* **Task prompt**: Line by line, reproduce exactly the beginning of the listing below, ending with the line that contains "there towards +X." and adding nothing.

(Dataset items)
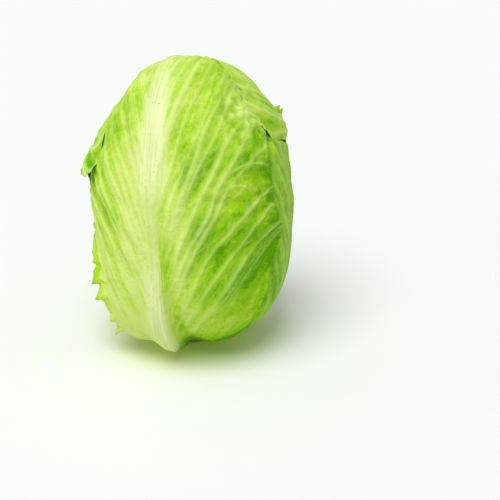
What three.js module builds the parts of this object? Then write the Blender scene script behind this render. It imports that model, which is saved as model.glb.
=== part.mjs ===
// An iceberg lettuce: a whole, slightly elongated head, cut from the ground and standing on its
// cut stem. Every leaf is a cupped, closed solid that grows from the stem near the bottom, wraps
// round one side of the head and closes over its crown. The leaves lie one over the other, from
// six wrapper leaves outside to a small heart on top of the stem.
//
// Millimetres, +Z up. The origin is the middle of the stem's cut face, which stands on the
// surface. The front of the head looks along -Y, and azimuths are counted from there towards +X.

import * as THREE from "three";

const DEGREE = Math.PI / 180;
const UP = new THREE.Vector3(0, 0, 1);
const { clamp, lerp, smoothstep } = THREE.MathUtils;

// ---------------------------------------------------------------- driving dimensions

// The face of the front wrapper leaf, which gives the head its shape: a superellipse turned about
// the axis, whose lower half (the belly) is blunter than its upper half (the crown).
const HEAD = {
  centreHeight: 101,
  beltRadius: 69.5,
  crownHeight: 99.5,
  bellyDepth: 97.8,
  crownPower: 2.05,
  bellyPower: 2.75,
};

// Broad swellings and flats that keep the head from being a turned shape: how much they add to
// the radius, the direction they point in and how far they spread, in degrees.
const SWELLINGS = [
  { rise: 2.4, polar: 154, azimuth: -62, spread: 20 },
  { rise: -4.2, polar: 140, azimuth: -92, spread: 22 },
  { rise: -3.4, polar: 150, azimuth: 80, spread: 24 },
  { rise: -4, polar: 76, azimuth: -80, spread: 28 },
  { rise: -3.4, polar: 40, azimuth: 4, spread: 11 },
  { rise: 2.2, polar: 44, azimuth: 30, spread: 15 },
  { rise: 2.4, polar: 95, azimuth: 165, spread: 30 },
  { rise: -2, polar: 60, azimuth: 205, spread: 22 },
  { rise: 1.4, polar: 159, azimuth: 112, spread: 16 },
  { rise: 1.8, polar: 124, azimuth: 96, spread: 16 },
  { rise: -2, polar: 149, azimuth: -98, spread: 13 },
];

const STEM = {
  cutRadius: 17, // the cut face that the head stands on
  bevel: 0.8,
  tipRadius: 8, // where the heart sits
  height: 54,
  taperStart: 6, // the lowest stretch is a plain cylinder
  sides: 28,
};

const WRAPPER_PITCH = 2.5; // from one wrapper leaf's face to the next one's
const INNER_COUNT = 11;
const INNER_SHRINK = 0.066; // how much smaller each inner leaf is than the one outside it
const HEART_HEIGHT = 64; // the leaves shrink towards this point of the axis
const ROOT_GAP = 0.5; // between a leaf's root and the stem
const GOLDEN_ANGLE = 137.5; // from one inner leaf to the next, as they grew

const INNER_THICKNESS = { root: 2.1, tip: 2.8 }; // crumpled towards the tip

// The outline that all leaves share, with angles in degrees.
const BLADE = {
  rootHalfAngle: 7, // half the width of a leaf where it leaves the stem
  flare: 0.7, // a power below 1: the leaf spreads quickly from its root
  broadestAt: 0.45, // the share of the leaf's length at which it is broadest
};

// What a leaf is like unless it says otherwise.
//   azimuth, breadth, reach  the midrib's azimuth, half the width, and the angle at the tip
//   drift                    how far the midrib leans sideways at the tip
//   tipShare, tipDrop        the width left at the tip, and how far its corners fall short
//   tipSlant                 how much further the tip reaches on one side
//   rise                     its face over the head's surface, at the root and from the belt up
//   rib                      how far the midrib stands out near the root
//   lobes                    stretches of margin that reach further sideways
//   frills                   stretches of margin that turn outwards in waves
//   bulges                   places where the blade stands off the leaf under it
const PLAIN_LEAF = {
  drift: 0,
  tipShare: 0.62,
  tipDrop: 20,
  tipSlant: 0,
  rib: 0,
  scale: 1,
  thickness: { root: 1.5, tip: 0.8 },
  lobes: [],
  frills: [],
  bulges: [],
};

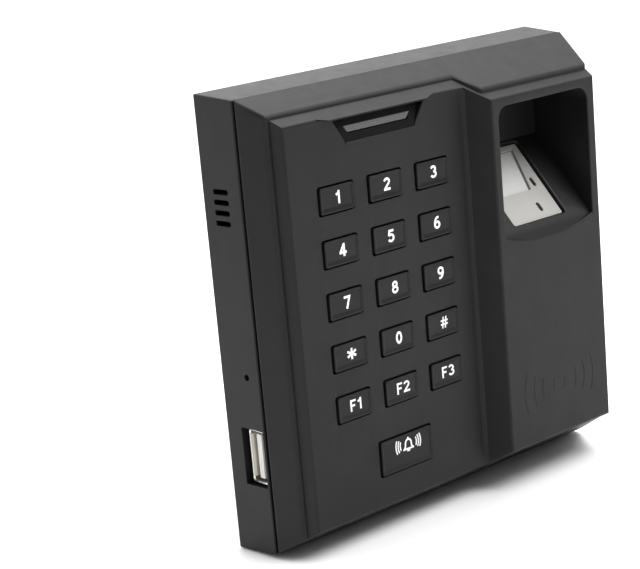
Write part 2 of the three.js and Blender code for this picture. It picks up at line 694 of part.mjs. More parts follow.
function mainBoard() {
  const { x, z, depth } = MAIN_BOARD;
  const speakerNotch = slab([x[0] - 1, -46], [0, FAR], [18, z[1] + 1]);
  const holes = BOARD_SCREW_AT.map((at) => pin(at, [0, FAR], BOARD_SCREW.shank + 0.3, SMALL_SIDES));
  return cut(slab(x, depth, z), speakerNotch, cableWindow(1, [0, FAR]), ...holes);
}

function keypadBoard() {
  const { x, z, depth } = KEY_BOARD;
  return cut(slab(x, depth, z), bossNotches(), ...keypadHoles(BOARD_SCREW.shank + 0.3));
}

function keypadHoles(radius) {
  return KEYPAD_SCREW_AT.map((at) => pin(at, [0, FAR], radius, SMALL_SIDES));
}

// Corners left free for the screw bosses of the casing.
function bossNotches() {
  const clear = 4.4;
  const bosses = CASE_SCREW_AT.filter((at) => !isOnTower(at));
  return join(...bosses.map(([x, z]) => {
    const outwards = (centre, limit) => (centre > limit ? [centre - clear, FAR] : [-FAR, centre + clear]);
    return slab(outwards(x, -20), [0, FAR], outwards(z, 0));
  }));
}

// Silicone sheet with one dome under each key.
function keypadMat() {
  const { x, z } = KEY_BOARD;
  const sheet = slab([x[0] + 1, x[1] - 1], MAT_DEPTH, [z[0] + 1, 41]);
  const domes = keys.map(({ at, size: cap }) => (
    frontPrism(roundedOutline(grown(cap, -0.8), 1.2, at), [MAT_DEPTH[1] - 0.1, DOME_DEPTH], 1)
  ));
  return cut(join(sheet, ...domes), bossNotches(), ...keypadHoles(2.6));
}

// A box with a front view of a given centre and size.
function block([x, z], [width, height], depth) {
  return slab(around(x, width), depth, around(z, height));
}

function placeMainBoardParts() {
  const { at, header, socket, meet } = BOARD_LINK;
  place("processor_chip", block(CHIP.at, CHIP.size, [ON_BOARD, ON_BOARD + CHIP.tall]), blackChip());
  place("lock_relay", block(RELAY.at, RELAY.size, [ON_BOARD, RELAY.front]), blueCase());
  WIRING_HEADER.x.forEach((x, i) => place("wiring_header_" + (i + 1), wiringHeader(x), whitePlastic()));
  place("keypad_header", block(at, header, [ON_BOARD, meet]), blackChip());
  place("keypad_socket", block(at, socket, [meet + GAP, KEY_BOARD.depth[0] - GAP]), blackChip());
  placeClockBattery();
  place("speaker", speaker(), blackChip());
}

function placeClockBattery() {
  const { at, radius, thick, lift } = CELL;
  const { radius: outer, tall, wall, floor } = CELL_HOLDER;
  const cup = pin(at, [ON_BOARD, ON_BOARD + tall], outer, CELL_SIDES);
  const seat = pin(at, [ON_BOARD + floor, FAR], outer - wall, CELL_SIDES);
  const cell = pin(at, [ON_BOARD + lift, ON_BOARD + lift + thick], radius, CELL_SIDES);
  place("battery_holder", cut(cup, seat), blackChip());
  place("clock_battery", cell, zincSteel());
}

// A wire-to-board header just above the cable window, with its socket facing down to the window.
function wiringHeader(x) {
  const { size: [width, height], tall, aboveWindow, wall, deep } = WIRING_HEADER;
  const low = CABLE_WINDOW.z[1] + aboveWindow;
  const body = slab(around(x, width), [ON_BOARD, ON_BOARD + tall], [low, low + height]);
  const socketDepth = [ON_BOARD + wall, ON_BOARD + tall - wall];
  return cut(body, slab(around(x, width - 2 * wall), socketDepth, [low - 1, low + deep]));
}

// A flat loudspeaker standing behind the sound slots, with its cone sunk into its face.
function speaker() {
  const { x, depth, z, rim, sunk } = SPEAKER;
  const inner = ([from, to]) => [from + rim, to - rim];
  return cut(slab(x, depth, z), slab([-FAR, x[0] + sunk], inner(depth), inner(z)));
}

function placeReset() {
  const { x, front, tall, hole } = RESET_SWITCH;
  const body = slab(x, [ON_BOARD, front], around(RESET_AT.z, tall));
  place("reset_switch", cut(body, resetPin([-FAR, hole.to], hole.radius)), blackChip());
  place("reset_plunger", resetPin(RESET_PLUNGER.x, RESET_PLUNGER.radius), whitePlastic());
}

function placeUsb() {
  const [thick, tall] = USB_BODY;
  const { ahead, thick: bladeThick, tall: bladeTall } = USB_BLADE;
  const tube = (shrink, x) =>
    slab(x, around(USB_BODY_DEPTH, thick - shrink), around(USB_AT.z, tall - shrink));
  const shell = cut(tube(0, USB_X), tube(2 * USB_SHEET, [USB_X[0] - 1, USB_X[1] + 1]));
  const inner = 2 * (USB_SHEET + 0.25);
  const base = tube(inner, [USB_TONGUE_X[1] - 2.4, USB_TONGUE_X[1]]);
  const blade = slab(USB_TONGUE_X, around(USB_BODY_DEPTH + ahead, bladeThick), around(USB_AT.z, bladeTall));
  place("usb_shell", shell, zincSteel());
  place("usb_tongue", join(base, blade), whitePlastic());
}

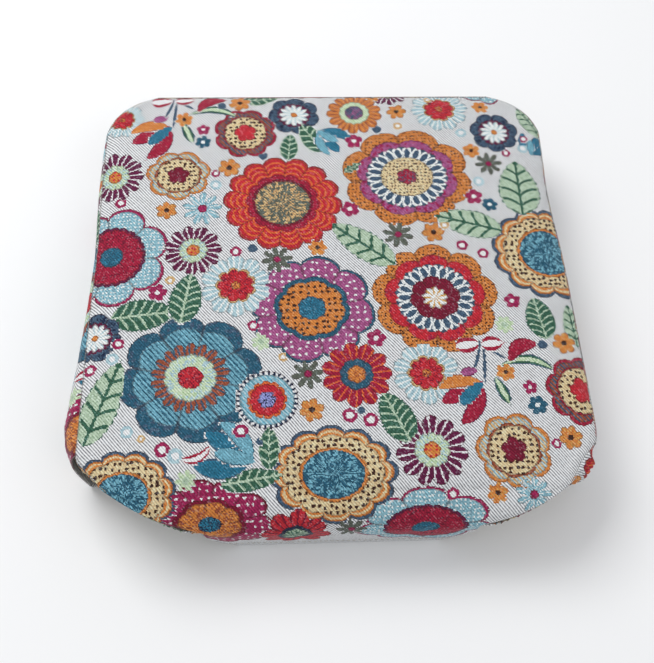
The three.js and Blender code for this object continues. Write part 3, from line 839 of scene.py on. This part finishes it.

* **Task output**:
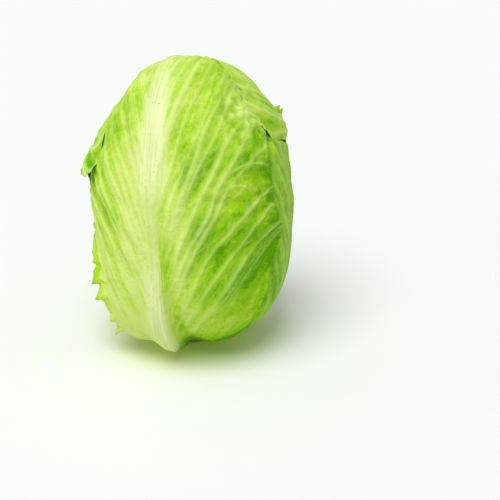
What three.js module builds the parts of this object? Then write the Blender scene script behind this render. It imports that model, which is saved as model.glb.
=== part.mjs ===
// An iceberg lettuce: a whole, slightly elongated head, cut from the ground and standing on its
// cut stem. Every leaf is a cupped, closed solid that grows from the stem near the bottom, wraps
// round one side of the head and closes over its crown. The leaves lie one over the other, from
// six wrapper leaves outside to a small heart on top of the stem.
//
// Millimetres, +Z up. The origin is the middle of the stem's cut face, which stands on the
// surface. The front of the head looks along -Y, and azimuths are counted from there towards +X.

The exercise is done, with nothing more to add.